GOAL →
Exactly repeat the lines starting at the one that holds "rings = turned(profile, POT_SIDES)" and ending at the one that holds "before = set(bpy.data.objects)". Both end lines count; leave out everything else.
________
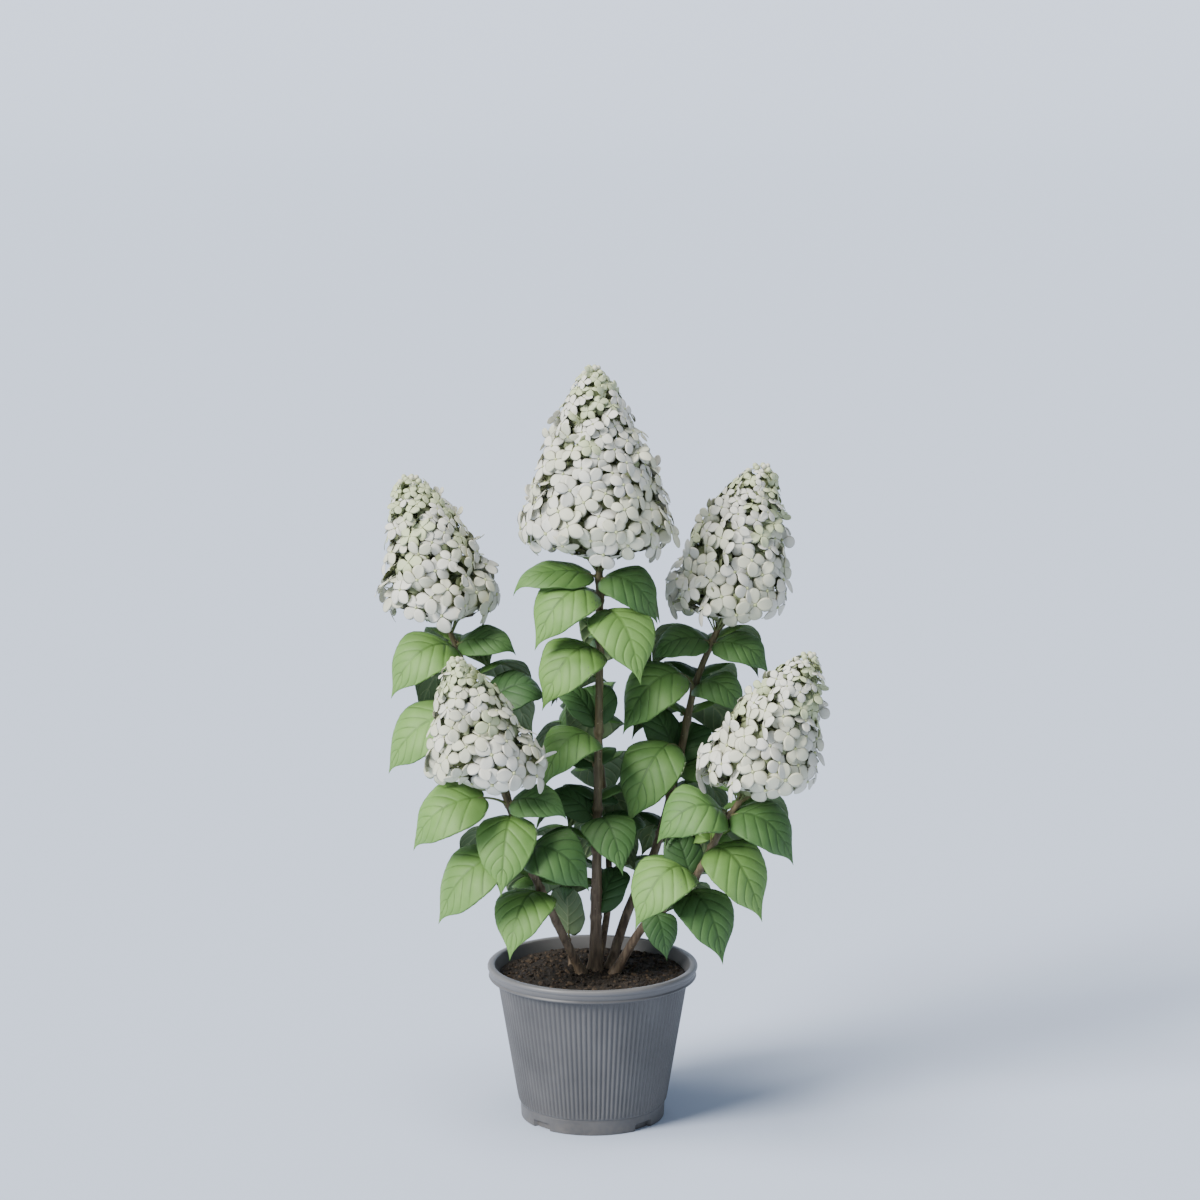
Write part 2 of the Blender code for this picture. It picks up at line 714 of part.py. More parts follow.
def build_pot(plastic):
    """The pot: a turned wall, rim and foot, with ribs and four notches."""
    wall_top = POT_HEIGHT - RIM_DEPTH
    # From the foot's rounded edge up the wall to the rim's band, its bead and the lip
    outside = [
        (FOOT_RADIUS - 0.0015, 0.0), (FOOT_RADIUS, 0.0015),
        (FOOT_RADIUS + 0.0008, FOOT_HEIGHT - 0.001), (WALL_FOOT_RADIUS, FOOT_HEIGHT + 0.0005),
        (WALL_TOP_RADIUS - 0.0002, wall_top - 0.001), (RIM_RADIUS - 0.0030, wall_top),
        (RIM_RADIUS - 0.0015, wall_top + 0.001), (RIM_RADIUS - 0.0022, wall_top + 0.003),
        (RIM_RADIUS - 0.0012, POT_HEIGHT - 0.006), (RIM_RADIUS, POT_HEIGHT - 0.004),
        (RIM_RADIUS - 0.0006, POT_HEIGHT - 0.0015), (RIM_RADIUS - 0.003, POT_HEIGHT),
        (RIM_RADIUS - LIP_WIDTH + 0.002, POT_HEIGHT),
    ]
    bm = bmesh.new()
    loft(bm, turned(outside, POT_SIDES))
    pot = new_object("pot", bm, plastic)

    angles = np.linspace(0, 2 * math.pi, 2 * RIBS, endpoint=False)
    crest = RIB_DEPTH * np.where(np.arange(2 * RIBS) % 2, 0.5, -0.5)
    rings = []
    for radius, z in ((WALL_FOOT_RADIUS, FOOT_HEIGHT + 0.001), (WALL_TOP_RADIUS, wall_top + 0.001)):
        out = radius + crest
        rings.append(list(zip(out * np.cos(angles), out * np.sin(angles), [z] * len(angles))))
    bm = bmesh.new()
    loft(bm, rings)
    apply_boolean(pot, [new_object("ribs", bm)], "UNION")

    lip = RIM_RADIUS - LIP_WIDTH
    hollow = [
        (pot_inner_radius(FLOOR_THICKNESS), FLOOR_THICKNESS),
        (pot_inner_radius(wall_top), wall_top),
        (lip, POT_HEIGHT - 0.004),
        (lip, POT_HEIGHT - 0.001),
        (lip + 0.003, POT_HEIGHT + 0.001),
    ]
    bm = bmesh.new()
    loft(bm, turned(hollow, POT_SIDES))
    cutters = [new_object("hollow", bm)]
    for k in range(4):
        bm = bmesh.new()
        bmesh.ops.create_cube(bm, size=1.0)
        size = (2 * NOTCH_DEPTH, NOTCH_WIDTH, 2 * NOTCH_HEIGHT)
        bmesh.ops.scale(bm, vec=size, verts=bm.verts)
        notch = new_object(f"notch{k}", bm)
        angle = math.radians(45 + 90 * k)
        notch.location = (FOOT_RADIUS * math.cos(angle), FOOT_RADIUS * math.sin(angle), 0.0)
        notch.rotation_euler = (0.0, 0.0, angle)
        cutters.append(notch)
    apply_boolean(pot, cutters, "DIFFERENCE")


def build_compost(earth):
    """The compost: it fills the pot, flat round the canes and uneven beyond."""
    rng = np.random.default_rng(SEED)
    low = FLOOR_THICKNESS + CLEAR
    top = POT_HEIGHT - RIM_DEPTH
    angles = np.linspace(0, 2 * math.pi, POT_SIDES, endpoint=False)
    profile = [
        (pot_inner_radius(low) - 2 * CLEAR, low),
        (pot_inner_radius(top) - 2 * CLEAR, top),
    ]
    rings = turned(profile, POT_SIDES)
    for radius, dip in ((0.098, SOIL_DIP), (0.074, 0.6 * SOIL_DIP)):
        rings.append([
            (radius * math.cos(a), radius * math.sin(a), SOIL_Z - CLEAR - dip * rng.uniform(0.3, 1.0))
            for a in angles
        ])
    rings += turned([(SOIL_FLAT_RADIUS, SOIL_Z - CLEAR)], POT_SIDES)
    bm = bmesh.new()
    loft(bm, rings)
    new_object("compost", bm, earth)


def main():
    for old in list(bpy.data.objects):
        bpy.data.objects.remove(old)
    bark = material("bark", (0.20, 0.15, 0.09), 0.75)
    green = material("leaf green", (0.10, 0.20, 0.06), 0.55)
    cream = material("petal cream", (0.80, 0.78, 0.66), 0.60)
    plastic = material("grey plastic", (0.05, 0.05, 0.055), 0.50)
    earth = material("compost", (0.030, 0.022, 0.016), 0.95)
    build_pot(plastic)
    build_compost(earth)
    build_plant(bark, green, cream)


main()
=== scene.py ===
"""The looks of a potted panicle hydrangea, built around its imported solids.

Metres, +Z up, the plant seen from the front looking along +Y. The leaves grow by
the same rule as the solids, written again here, with finer blades and florets.
"""

import math

import bmesh
import bpy
import numpy as np
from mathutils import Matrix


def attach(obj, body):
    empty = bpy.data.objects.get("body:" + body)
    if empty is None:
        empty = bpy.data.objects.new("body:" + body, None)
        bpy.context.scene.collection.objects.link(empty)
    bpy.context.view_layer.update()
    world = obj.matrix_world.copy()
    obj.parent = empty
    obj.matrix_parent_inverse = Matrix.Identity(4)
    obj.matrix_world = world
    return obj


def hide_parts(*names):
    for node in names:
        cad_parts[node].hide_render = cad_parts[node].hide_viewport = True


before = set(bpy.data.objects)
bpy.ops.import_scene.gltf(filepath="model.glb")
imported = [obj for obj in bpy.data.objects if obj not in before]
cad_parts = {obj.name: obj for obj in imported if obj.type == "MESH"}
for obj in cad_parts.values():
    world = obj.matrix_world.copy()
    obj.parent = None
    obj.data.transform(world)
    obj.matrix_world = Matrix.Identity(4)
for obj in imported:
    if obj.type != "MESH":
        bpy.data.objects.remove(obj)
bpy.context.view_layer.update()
SCENE = bpy.context.scene

# Camera: 4 m in front, looking a little down
SENSOR_WIDTH = 36.0
FOCAL_PIXELS = 3339
PICTURE_PIXELS = 1200
CAMERA_PLACE = (0.0092, -4.0, 1.336)
CAMERA_PITCH = 9.74


def link(name, data):
    """A new object in the scene."""
    made = bpy.data.objects.new(name, data)
    SCENE.collection.objects.link(made)
    return made


camera_data = bpy.data.cameras.new("camera")
camera_data.sensor_width = SENSOR_WIDTH
camera_data.lens = SENSOR_WIDTH * FOCAL_PIXELS / PICTURE_PIXELS
camera = link("camera", camera_data)
camera.location = CAMERA_PLACE
camera.rotation_euler = (math.radians(90 - CAMERA_PITCH), 0.0, 0.0)
SCENE.camera = camera

# Pot
POT_HEIGHT = 0.1945
RIM_RADIUS = 0.130
RIM_DEPTH = 0.0165
LIP_WIDTH = 0.009
WALL_TOP = POT_HEIGHT - RIM_DEPTH
WALL_TOP_RADIUS = 0.1175
WALL_FOOT_RADIUS = 0.0910
WALL_THICKNESS = 0.0030
FOOT_RADIUS = 0.0890
FOOT_HEIGHT = 0.019
FLOOR_THICKNESS = 0.0125

# Compost
SOIL_Z = 0.184
SOIL_FLAT_RADIUS = 0.050
SOIL_DIP = 0.005

# Canes. STEP is how far apart rings lie and how far a direction looks each way
STEM_SIDES = 8
FLARE = 0.45
FLARE_HEIGHT = 0.012
STEP = 0.002

# Leaves: the longest blade in metres, then shares of it, powers (RISE, FALL) and factors (CUP, ARCH)
BLADE_LENGTH = 0.108
BLADE_WIDTH = 0.68
BLADE_WIDEST = 0.30
BLADE_RISE = 0.38
BLADE_FALL = 0.80
PETIOLE_SHARE = 0.11
CUP = 0.15
ARCH_NEAR = 0.30
ARCH_FAR = 0.97
ARCH_LIFT = 1.5

# Blooms: places as shares of the height, slopes as metres out for each metre up, and florets' reach
WIDEST = 0.2
UNDERCUT = 0.85
FLORET_LOW = 0.0212
FLORET_TOP = 0.0078
LOWEST_FLORET = 0.08
SLOPE_STEP = 0.02
MOST_UPWARD = -2.0
MOST_DOWNWARD = 0.5
UNDERSIDE_TOP = 0.04
UNDERSIDE_DIP = 0.006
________
WRITTEN RESPONSE →
    rings = turned(profile, POT_SIDES)
    for radius, dip in ((0.098, SOIL_DIP), (0.074, 0.6 * SOIL_DIP)):
        rings.append([
            (radius * math.cos(a), radius * math.sin(a), SOIL_Z - CLEAR - dip * rng.uniform(0.3, 1.0))
            for a in angles
        ])
    rings += turned([(SOIL_FLAT_RADIUS, SOIL_Z - CLEAR)], POT_SIDES)
    bm = bmesh.new()
    loft(bm, rings)
    new_object("compost", bm, earth)


def main():
    for old in list(bpy.data.objects):
        bpy.data.objects.remove(old)
    bark = material("bark", (0.20, 0.15, 0.09), 0.75)
    green = material("leaf green", (0.10, 0.20, 0.06), 0.55)
    cream = material("petal cream", (0.80, 0.78, 0.66), 0.60)
    plastic = material("grey plastic", (0.05, 0.05, 0.055), 0.50)
    earth = material("compost", (0.030, 0.022, 0.016), 0.95)
    build_pot(plastic)
    build_compost(earth)
    build_plant(bark, green, cream)


main()
=== scene.py ===
"""The looks of a potted panicle hydrangea, built around its imported solids.

Metres, +Z up, the plant seen from the front looking along +Y. The leaves grow by
the same rule as the solids, written again here, with finer blades and florets.
"""

import math

import bmesh
import bpy
import numpy as np
from mathutils import Matrix


def attach(obj, body):
    empty = bpy.data.objects.get("body:" + body)
    if empty is None:
        empty = bpy.data.objects.new("body:" + body, None)
        bpy.context.scene.collection.objects.link(empty)
    bpy.context.view_layer.update()
    world = obj.matrix_world.copy()
    obj.parent = empty
    obj.matrix_parent_inverse = Matrix.Identity(4)
    obj.matrix_world = world
    return obj


def hide_parts(*names):
    for node in names:
        cad_parts[node].hide_render = cad_parts[node].hide_viewport = True


before = set(bpy.data.objects)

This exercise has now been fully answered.